— WHAT YOU HAVE TO DO —
Find out how many lines of the material contain the string "manifold" and give only that figure.

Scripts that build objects
** start **
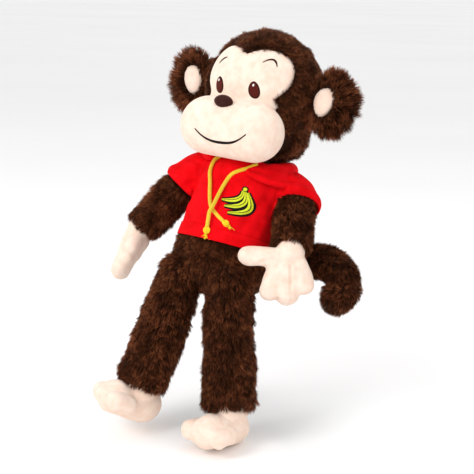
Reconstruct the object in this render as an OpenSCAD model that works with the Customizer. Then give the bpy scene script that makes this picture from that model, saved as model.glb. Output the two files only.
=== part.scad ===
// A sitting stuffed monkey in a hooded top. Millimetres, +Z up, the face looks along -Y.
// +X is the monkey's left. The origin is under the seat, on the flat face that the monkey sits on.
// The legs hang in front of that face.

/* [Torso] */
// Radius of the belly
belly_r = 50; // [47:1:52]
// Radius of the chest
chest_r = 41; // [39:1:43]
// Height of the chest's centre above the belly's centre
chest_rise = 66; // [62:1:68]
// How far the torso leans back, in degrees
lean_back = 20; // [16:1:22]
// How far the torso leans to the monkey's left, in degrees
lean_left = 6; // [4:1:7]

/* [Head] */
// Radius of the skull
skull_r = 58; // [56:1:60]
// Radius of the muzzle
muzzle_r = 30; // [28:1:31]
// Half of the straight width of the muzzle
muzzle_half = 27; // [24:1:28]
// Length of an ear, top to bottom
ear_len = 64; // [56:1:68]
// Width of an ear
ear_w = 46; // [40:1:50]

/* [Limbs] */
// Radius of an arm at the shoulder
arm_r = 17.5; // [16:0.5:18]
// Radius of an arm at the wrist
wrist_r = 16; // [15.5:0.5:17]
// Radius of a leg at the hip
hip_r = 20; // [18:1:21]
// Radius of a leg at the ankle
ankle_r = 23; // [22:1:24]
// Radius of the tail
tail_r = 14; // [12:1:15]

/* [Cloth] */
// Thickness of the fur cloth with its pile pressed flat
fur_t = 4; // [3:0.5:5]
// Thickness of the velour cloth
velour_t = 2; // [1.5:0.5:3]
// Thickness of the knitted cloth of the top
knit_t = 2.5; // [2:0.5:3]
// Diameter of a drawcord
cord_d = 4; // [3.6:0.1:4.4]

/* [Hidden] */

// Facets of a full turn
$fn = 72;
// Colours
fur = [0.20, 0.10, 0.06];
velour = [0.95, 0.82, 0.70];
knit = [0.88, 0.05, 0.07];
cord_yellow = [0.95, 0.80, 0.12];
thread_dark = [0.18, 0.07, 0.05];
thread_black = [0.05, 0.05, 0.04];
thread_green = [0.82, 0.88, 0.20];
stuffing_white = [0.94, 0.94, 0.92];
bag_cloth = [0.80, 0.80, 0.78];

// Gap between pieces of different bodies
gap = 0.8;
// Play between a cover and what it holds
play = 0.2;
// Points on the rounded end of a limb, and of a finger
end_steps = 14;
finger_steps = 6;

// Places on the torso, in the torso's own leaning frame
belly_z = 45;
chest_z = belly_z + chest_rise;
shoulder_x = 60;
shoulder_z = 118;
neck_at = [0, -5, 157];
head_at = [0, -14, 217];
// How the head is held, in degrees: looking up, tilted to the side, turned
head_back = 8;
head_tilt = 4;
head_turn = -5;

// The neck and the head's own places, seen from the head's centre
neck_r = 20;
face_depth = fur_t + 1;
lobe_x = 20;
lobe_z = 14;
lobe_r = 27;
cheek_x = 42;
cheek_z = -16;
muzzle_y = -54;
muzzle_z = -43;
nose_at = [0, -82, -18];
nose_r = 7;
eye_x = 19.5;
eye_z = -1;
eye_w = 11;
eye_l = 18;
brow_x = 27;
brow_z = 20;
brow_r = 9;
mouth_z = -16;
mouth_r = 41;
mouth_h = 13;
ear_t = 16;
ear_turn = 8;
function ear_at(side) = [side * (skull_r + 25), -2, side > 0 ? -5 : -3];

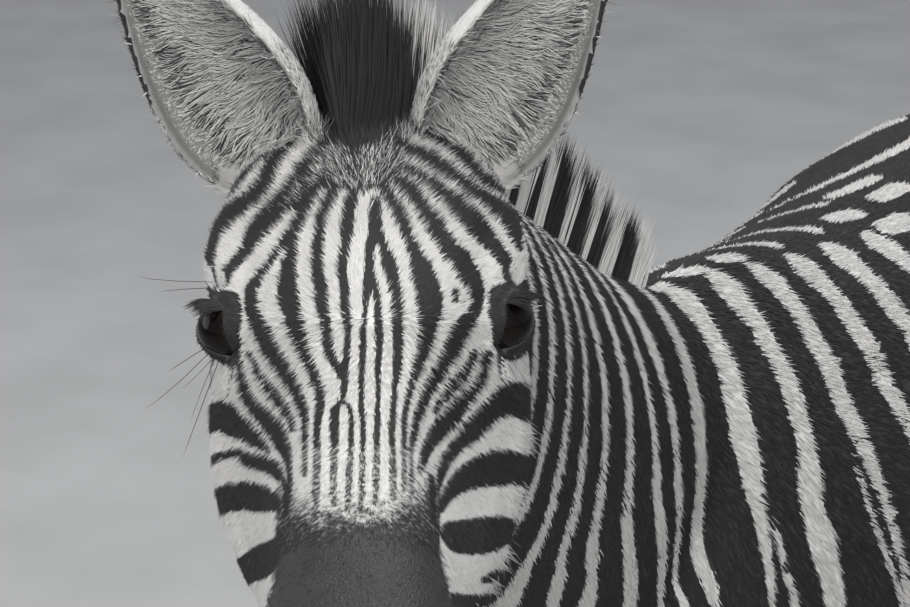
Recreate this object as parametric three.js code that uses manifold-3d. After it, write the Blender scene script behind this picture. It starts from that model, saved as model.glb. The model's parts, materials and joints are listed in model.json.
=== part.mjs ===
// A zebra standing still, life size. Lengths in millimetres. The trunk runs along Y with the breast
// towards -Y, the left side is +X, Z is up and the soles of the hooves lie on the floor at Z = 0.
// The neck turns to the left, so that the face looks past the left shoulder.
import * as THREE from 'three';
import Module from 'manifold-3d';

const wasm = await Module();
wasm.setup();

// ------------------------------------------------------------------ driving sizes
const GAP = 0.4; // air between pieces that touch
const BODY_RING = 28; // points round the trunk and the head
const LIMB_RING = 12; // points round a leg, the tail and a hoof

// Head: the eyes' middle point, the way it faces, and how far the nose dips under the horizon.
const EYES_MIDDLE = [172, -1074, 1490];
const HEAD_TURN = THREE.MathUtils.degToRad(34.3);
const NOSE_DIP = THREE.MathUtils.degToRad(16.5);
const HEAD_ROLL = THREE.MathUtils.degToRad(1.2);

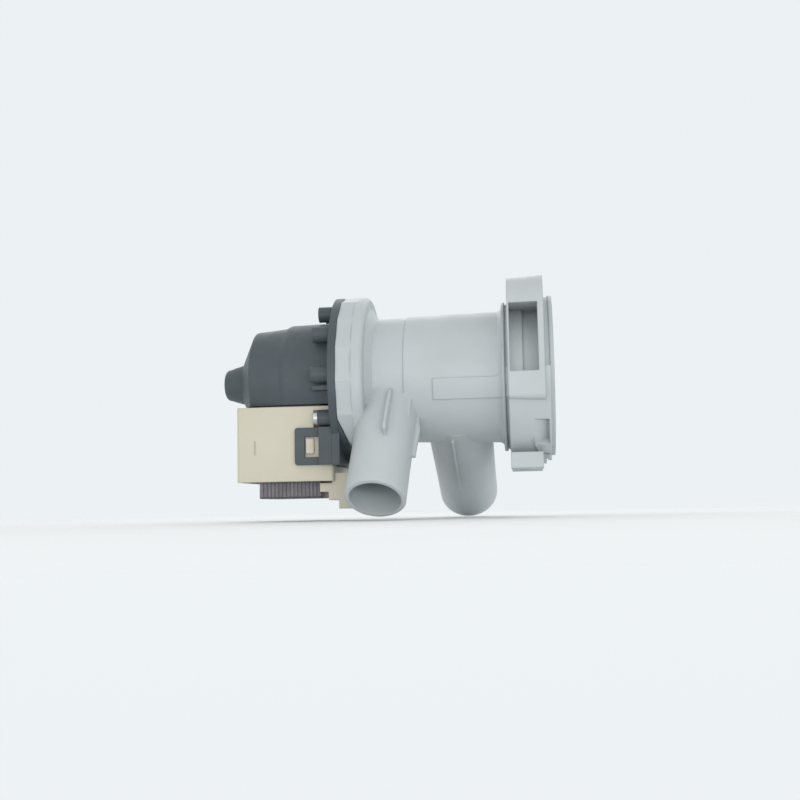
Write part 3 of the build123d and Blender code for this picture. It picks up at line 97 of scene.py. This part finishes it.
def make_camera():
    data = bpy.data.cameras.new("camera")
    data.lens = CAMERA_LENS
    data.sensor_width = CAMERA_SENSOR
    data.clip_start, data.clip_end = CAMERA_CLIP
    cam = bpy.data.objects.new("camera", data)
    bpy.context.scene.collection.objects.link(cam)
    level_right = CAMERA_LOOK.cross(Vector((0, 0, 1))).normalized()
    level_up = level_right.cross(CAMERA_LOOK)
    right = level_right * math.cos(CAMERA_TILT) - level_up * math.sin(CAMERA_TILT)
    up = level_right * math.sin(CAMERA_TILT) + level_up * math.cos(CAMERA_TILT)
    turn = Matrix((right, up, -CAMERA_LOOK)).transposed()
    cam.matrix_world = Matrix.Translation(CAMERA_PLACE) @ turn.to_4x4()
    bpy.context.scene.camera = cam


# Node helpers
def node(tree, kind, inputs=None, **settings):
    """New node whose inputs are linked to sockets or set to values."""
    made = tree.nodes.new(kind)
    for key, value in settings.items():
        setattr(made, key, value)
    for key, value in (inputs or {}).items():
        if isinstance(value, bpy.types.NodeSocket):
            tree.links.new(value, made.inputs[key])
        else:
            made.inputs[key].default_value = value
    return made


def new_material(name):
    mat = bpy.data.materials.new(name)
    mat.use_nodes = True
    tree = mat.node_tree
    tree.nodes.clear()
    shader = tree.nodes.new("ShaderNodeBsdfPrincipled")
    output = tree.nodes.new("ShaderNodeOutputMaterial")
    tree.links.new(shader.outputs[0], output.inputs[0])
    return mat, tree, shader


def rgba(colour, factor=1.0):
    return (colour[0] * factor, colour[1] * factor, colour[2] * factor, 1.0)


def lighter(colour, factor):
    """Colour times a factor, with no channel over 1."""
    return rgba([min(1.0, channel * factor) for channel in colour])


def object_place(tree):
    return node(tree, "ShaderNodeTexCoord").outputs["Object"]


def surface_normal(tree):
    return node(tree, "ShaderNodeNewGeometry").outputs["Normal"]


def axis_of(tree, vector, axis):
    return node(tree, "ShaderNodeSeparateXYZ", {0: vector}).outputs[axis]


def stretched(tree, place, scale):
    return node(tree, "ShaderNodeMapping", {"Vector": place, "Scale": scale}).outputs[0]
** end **
— EXPECTED ANSWER —
2